Torbido cripto influencer
Le ICO non ci sono più, ma il torbido è cresciuto

È il caso di Ian Balina, che si è trovato invischiato nella ICO di Sparkster per avervi partecipato anche tramite investimenti, e per aver organizzato delle pool di investitori mentre con la sua faccia pubblica promuoveva l’acquisto del token.

Qualcosa che non è andato giù a SEC, che ha ben pensato di ficcarci il naso, comminare multe ai gestori del progetto e vederci chiaro, bonus compresi che sono stati però negati da Balina. Di Balina, per quanta simpatia o antipatia possa suscitare, ci interessa poco, c’è un’altra questione che anche a distanza di 4 anni dovrebbe tenere i nostri lettori ben più sulle spine. Ovvero il comportamento di diversi outlet informativi nel mondo cripto.

Il grande assalto al vostro portafogli continua

E la prova possiamo averla dalla miriade di post che promuovono progetti sconosciuti, spesso associati con collegamenti piuttosto fiacchi a progetti ben più popolari. Tutti i nostri lettori si saranno infatti trovati davanti a post, mai però su Criptovaluta.it, con titoli di questa forma:

  • XX sarà il nuovo YY

Dove XX è il token che si vuole promuovere e YY un token già più famoso e magari con una grande capitalizzazione sul mercato. Oppure ne avranno visti di questa risma:

  • XX, YY e ZZ pronti per la prossima bull run

In questo caso manipolazione del sentiment più articolata, dato che non è evidente immediatamente il fine di pubblicazioni di questo tipo. Bene, come abbiamo già scritto diverse volte su Twitter, si tratta di post a pagamento (le richieste di pubblicazione arrivano anche a noi), fatte da chi promuove progetti molto ricchi ma che spesso non incontrano il favore dei mercati.

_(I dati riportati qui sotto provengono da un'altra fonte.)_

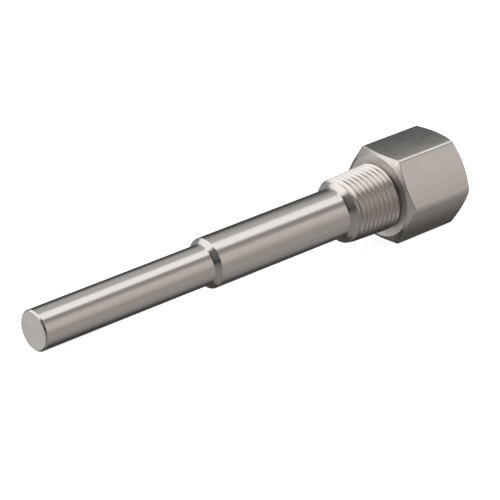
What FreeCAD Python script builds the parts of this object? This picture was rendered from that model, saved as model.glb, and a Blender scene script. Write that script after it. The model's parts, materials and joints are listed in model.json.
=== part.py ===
import FreeCAD, Part
import math
import os

# A stepped, threaded thermowell, turned in one piece from hexagon bar.
# Sizes are in millimetres, and lengths run along the axis from the closed tip.

# Stem
tip_diameter = 12.70
tip_edge_break = 0.50
reduced_length = 63.50
shank_diameter = 15.875
insertion_length = 114.30
shoulder_angle = 45.0
step_root_radius = 1.00
step_edge_radius = 0.25
collar_root_radius = 1.20

# Tapered pipe thread on the collar, 14 turns to the inch
pipe_pitch = 25.4 / 14.0
pipe_pitch_diameter = 19.264
pipe_taper = 1.0 / 16.0
pipe_thread_height = 1.30
pipe_crest_flat = 0.16
pipe_thread_offset = -0.55
flank_angle = 30.0
collar_length = 19.05

# Narrow relief between the thread and the hexagon
relief_width = 0.80
relief_clearance = 0.10
relief_root_radius = 0.20

# Hexagon for the wrench
hex_across_flats = 28.575
hex_length = 25.40
hex_corner_radius = 1.40
hex_front_chamfer_angle = 20.0
hex_back_chamfer_angle = 30.0
hex_front_face_diameter = 26.60
hex_back_face_diameter = 27.60
chamfer_overcut = 1.00

# Hole for the instrument's straight pipe thread, plain at the diameter of its crests
instrument_hole_diameter = 18.70
instrument_hole_depth = 20.00
instrument_mouth_diameter = 21.60

# Bore for the probe
stem_bore_diameter = 6.604
tip_wall = 6.35
drill_point_angle = 118.0

# Places and slopes that follow from the sizes
hex_front = insertion_length + collar_length
overall_length = hex_front + hex_length
relief_start = hex_front - relief_width
neck_middle = hex_front - relief_width / 2.0
hole_bottom = overall_length - instrument_hole_depth
tip_radius = tip_diameter / 2.0
shank_radius = shank_diameter / 2.0
bore_radius = stem_bore_diameter / 2.0
hole_radius = instrument_hole_diameter / 2.0
mouth_radius = instrument_mouth_diameter / 2.0
front_face_radius = hex_front_face_diameter / 2.0
back_face_radius = hex_back_face_diameter / 2.0
shoulder_slope = math.tan(math.radians(shoulder_angle))
flank_slope = math.tan(math.radians(flank_angle))
front_chamfer_slope = math.tan(math.radians(hex_front_chamfer_angle))
back_chamfer_slope = math.tan(math.radians(hex_back_chamfer_angle))
drill_slope = math.tan(math.radians(drill_point_angle / 2.0))
cone_slope = pipe_taper / 2.0

origin = FreeCAD.Vector(0.0, 0.0, 0.0)
along_well = FreeCAD.Vector(1.0, 0.0, 0.0)
sideways = FreeCAD.Vector(0.0, 1.0, 0.0)


def crest_radius(x):
    """Radius of the cone that the thread's crests lie on."""
    return (pipe_pitch_diameter + pipe_thread_height) / 2.0 + (x - insertion_length) * cone_slope


def root_radius(x):
    """Radius of the cone that the thread's roots lie on."""
    return crest_radius(x) - pipe_thread_height


def relief_radius():
    """Radius of the neck, a little under the thread's last root."""
    return root_radius(relief_start) - relief_clearance


def corner_arc(before, corner, after, radius):
    """Start, middle and end of the arc that rounds one corner."""
    back = FreeCAD.Vector(before - corner).normalize()
    onward = FreeCAD.Vector(after - corner).normalize()
    half_angle = back.getAngle(onward) / 2.0
    reach = radius / math.tan(half_angle)
    bisector = FreeCAD.Vector(back + onward).normalize()
    depth = radius / math.sin(half_angle) - radius
    return corner + back * reach, corner + bisector * depth, corner + onward * reach


def rounded_wire(corners):
    """Closed wire through (point, rounding radius) corners."""
    spans = []
    for index, (corner, rounding) in enumerate(corners):
        before = corners[index - 1][0]
        after = corners[(index + 1) % len(corners)][0]
        if rounding > 0.0:
            spans.append(corner_arc(before, corner, after, rounding))
        else:
            spans.append((corner, corner, corner))
    edges = []
    for index, (start, middle, end) in enumerate(spans):
        if start != end:
            edges.append(Part.Arc(start, middle, end).toShape())
        following = spans[(index + 1) % len(spans)][0]
        edges.append(Part.LineSegment(end, following).toShape())
    return Part.Wire(edges)


def turned(profile):
    """Solid of revolution about the well's axis, from (x, radius, rounding) corners."""
    corners = [(FreeCAD.Vector(x, 0.0, radius), rounding) for x, radius, rounding in profile]
    return Part.Face(rounded_wire(corners)).revolve(origin, along_well, 360.0)


def make_stem_blank():
    """Tip, step, shank, shoulder and plain collar, up to the middle of the neck."""
    step_run = (shank_radius - tip_radius) / shoulder_slope
    shoulder_run = (crest_radius(insertion_length) - shank_radius) / (shoulder_slope - cone_slope)
    shoulder_end = insertion_length + shoulder_run
    return turned([
        (0.0, 0.0, 0.0),
        (0.0, tip_radius - tip_edge_break, 0.0),
        (tip_edge_break, tip_radius, 0.0),
        (reduced_length - step_run, tip_radius, step_root_radius),
        (reduced_length, shank_radius, step_edge_radius),
        (insertion_length, shank_radius, collar_root_radius),
        (shoulder_end, crest_radius(shoulder_end), 0.0),
        (relief_start, crest_radius(relief_start), 0.0),
        (relief_start, relief_radius(), 0.0),
        (neck_middle, relief_radius(), 0.0),
        (neck_middle, 0.0, 0.0),
    ])


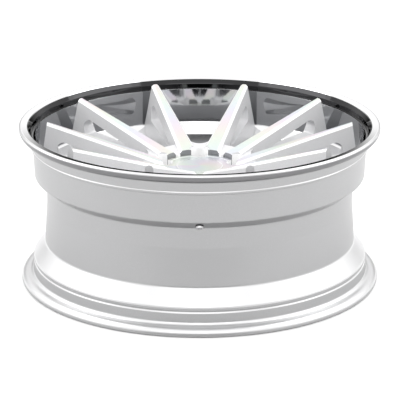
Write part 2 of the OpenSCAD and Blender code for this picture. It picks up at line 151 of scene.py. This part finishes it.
# each box's place, size and power, and the point that it faces
softBoxes = {
    "leftBox": ((-2.4, -0.3, 1.5), (2.4, 2.0), 9, (0, 0, 0)),
    "rightBox": ((2.4, -0.3, 1.5), (2.4, 2.0), 9, (0, 0, 0)),
    "frontBox": ((0, -2.4, 1.9), (2.4, 0.9), 10, (0, 0, 0)),
    "leftLow": ((-1.2, 0.2, 0.9), (0.9, 1.4), 6, (-0.8, 0.1, -0.15)),
    "rightLow": ((1.2, 0.2, 0.9), (0.9, 1.4), 6, (0.8, 0.1, -0.15)),
}
ground = {"size": 12, "colour": (0.97, 0.97, 0.97, 1), "rough": 0.9}


def setCamera():
    data = bpy.data.cameras.new("viewCamera")
    data.sensor_width = 36
    data.lens = view["lens"]
    data.clip_end = 60
    cam = bpy.data.objects.new("viewCamera", data)
    bpy.context.collection.objects.link(cam)
    up = math.radians(view["raise"])
    height = view["aim"] + view["distance"] * math.sin(up)
    cam.location = (view["side"], -view["distance"] * math.cos(up), height)
    cam.rotation_euler = (math.radians(90) - up, 0, 0)
    bpy.context.scene.camera = cam


def softBox(name, place, size, power, target):
    data = bpy.data.lights.new(name, "AREA")
    data.shape = "RECTANGLE"
    data.size, data.size_y = size
    data.energy = power
    lamp = bpy.data.objects.new(name, data)
    bpy.context.collection.objects.link(lamp)
    lamp.location = place
    lamp.rotation_euler = (Vector(target) - Vector(place)).to_track_quat("-Z", "Y").to_euler()


def eased(value, start, end, low, high):
    # low below start, high above end, and a smooth rise between them
    smooth = {"interpolation_type": "SMOOTHSTEP"}
    return value.sock("ShaderNodeMapRange", smooth, i0=value, i1=start, i2=end, i3=low, i4=high)


def setSky():
    # a studio that is dark round the horizon and bright overhead
    world = bpy.data.worlds.new("studio")
    bpy.context.scene.world = world
    world.use_nodes = True
    start = Sock(world.node_tree, None)
    parts = start.node("ShaderNodeSeparateXYZ", i0=start.sock("ShaderNodeTexCoord"))
    across, upward = (Sock(start.tree, parts.outputs[k]) for k in (0, 2))
    low = eased(abs(across), light["sidesFrom"], light["sidesTo"], light["lowFront"], light["lowSides"])
    glow = eased(upward, light["skyFrom"], light["skyTo"], low, light["skyHigh"])
    start.tree.links.new(glow.out, start.tree.nodes["Background"].inputs[1])
    start.tree.nodes["Background"].inputs[0].default_value = (1, 1, 1, 1)


def setLight():
    for name, box in softBoxes.items():
        softBox(name, *box)
    bpy.context.scene.view_settings.view_transform = "Standard"


def setFloor():
    bm = bmesh.new()
    bmesh.ops.create_grid(bm, x_segments=1, y_segments=1, size=ground["size"])
    bmesh.ops.translate(bm, verts=bm.verts, vec=(0, 0, cadBox[0][2]))
    mesh = bpy.data.meshes.new("floor")
    bm.to_mesh(mesh)
    bm.free()
    floor = bpy.data.objects.new("floor", mesh)
    bpy.context.collection.objects.link(floor)
    material, _, _ = finish("paleFloor", Base_Color=ground["colour"], Roughness=ground["rough"])
    mesh.materials.append(material)


rimLow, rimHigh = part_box("rim_barrel")
flangeR = rimHigh[0] / mm
lipZ = rimHigh[2] / mm
footZ = rimLow[2] / mm
rim = {
    "flange": 17.5, "curl": 9.5, "edge": 3.4, "lowEdge": 3.1, "curlGap": 0.1,
    "lipWidth": 12.9, "lipSlope": math.radians(7),
    "wellDrop": 22.8, "wellHeight": 31, "wall": 5.2, "band": 4.9, "flare": 3.8, "flareHigh": 49.5, "flareIn": 47,
    "lipDepth": 70.5, "shoulder": 14, "shoulderWidth": 18.5, "shoulderWall": 7.5,
    "ringWidth": 19, "ringTop": 17, "ringThick": 10, "ringFlange": 6,
    "heel": 0.3, "seatWidth": 16, "lowSeatWidth": 17, "seatTaper": math.radians(5),
    "foot": 12.5, "clampDepth": 7, "clampLow": 2, "clampWidth": 19,
    "turns": 384, "round": 6,
}
# humps behind the bead seats: depth below the seat, distance from the flange, round
humps = ((0.2, 18, 1.5), (0.6, 20.5, 1), (3.2, 21.5, 1))
lowHumps = ((2, 27, 5), (1.1, 24.5, 1), (1.1, 21.8, 1), (2.4, 19.5, 1))
lipBack = ((4.5, 3.2, 0.8), (1.4, 3, 0.6), (0.6, -4, 4))


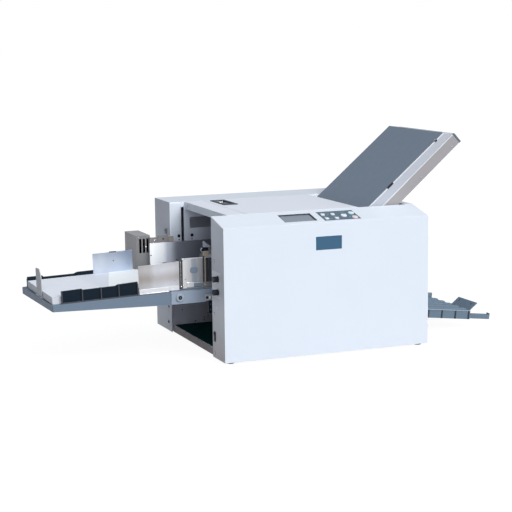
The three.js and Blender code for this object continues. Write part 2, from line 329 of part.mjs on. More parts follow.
// the fence along the back starts clear of the cover, so the tray can fold up
const fence = [[TY1 - 6, 4], [TY1, 4], [TY1, 17], [TY1 - 2, 21], [TY1 - 5, 21], [TY1 - 6, 17]];
let tr = join(alongX(section, 6, TU1), alongX(fence, 42, TU1),
  ...[38, 86, 134, 182.5, 230.5].map((u) => box(u - 2, u + 2, TY0 - 2, TY0 + 1, -22, 4)),
  box(-4.5, 8, 171, 176, -4, 3), box(-4.5, 8, 410.6, 416, -4, 3),
  box(6, 9, 176, 410.6, -8, 4), box(TU1 - 3, TU1, 190, TY1 - 2, -8, 4),
  box(TU1 - 2, TU1 + 4, 190.4, 198, -3, 2.4), box(TU1 - 2, TU1 + 4, 264, 280, -3, 2.4),
  cylY(0, 0, 4, 171, 177, 14), cylY(0, 0, 4, 410, 416, 14));
tr = join(tr, cylY(0, 0, 2.2, 165.5, 172, 12), cylY(0, 0, 2.2, 415, 421.5, 12), cylY(TU1 + 4, 0, 1.6, 184, 205, 10), cylY(TU1 + 4, 0, 1.6, 261, 283, 10));
piece('delivery_tray', tr, TRAY, 0.5, 0, tray);
// stop flap on the tray's end, leaning outwards, with two holes
const stopFlap = new THREE.Group();
stopFlap.position.set(TU1 + 4, 0, 0);
stopFlap.rotation.y = -(38 * Math.PI / 180 + TRAY_TILT);
tray.add(stopFlap);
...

E in aggiunta: spesso questi progetti non hanno nulla da offrire se non centinaia di migliaia di euro da mettere sul piatto. Con tanti ignari lettori che finiscono, post dopo post, di avere effettivamente davanti il progetto del secolo.

No, non basta scrivere “Post a pagamento” o “Post promozionale”

In direzione ci siamo promessi di aprire, volta per volta, un po’ del nostro mondo interno, quello di chi fa informazione a tema cripto, anche ai nostri lettori. E la prima finestra che apriremo, spinti dal caso di Ian Balina è proprio questo. Ovvero il nuovo modo di progetti con le gambe di argilla di rendersi popolari trovando pubblicazioni compiacenti che non riescono a dire no a qualche migliaio di euro per post.

Sempre in guardia, perché è una pratica che vediamo anche su testate e su pubblicazioni sulla carta affidabili. E perché non riteniamo che sia sufficiente scrivere in fondo all’articolo o in cima che si tratta di post promozionali.

Perché una delle dinamiche più tipiche da parte dei lettori è quella di fermarsi al titolo, e anche quando Google News riprende tali notizie sono in molti ad essere esposti al titolo senza poi approfondire il contenuto.

Noi dal canto nostro, pur andando contro il nostro tornaconto economico, dichiariamo pubblicamente di non aver mai accettato offerte del genere. Così come promettiamo pubblicamente di non farlo in futuro. Chi non ci crede o ha prove in senso contrario, ha diversi canali tramite i quali smentirci.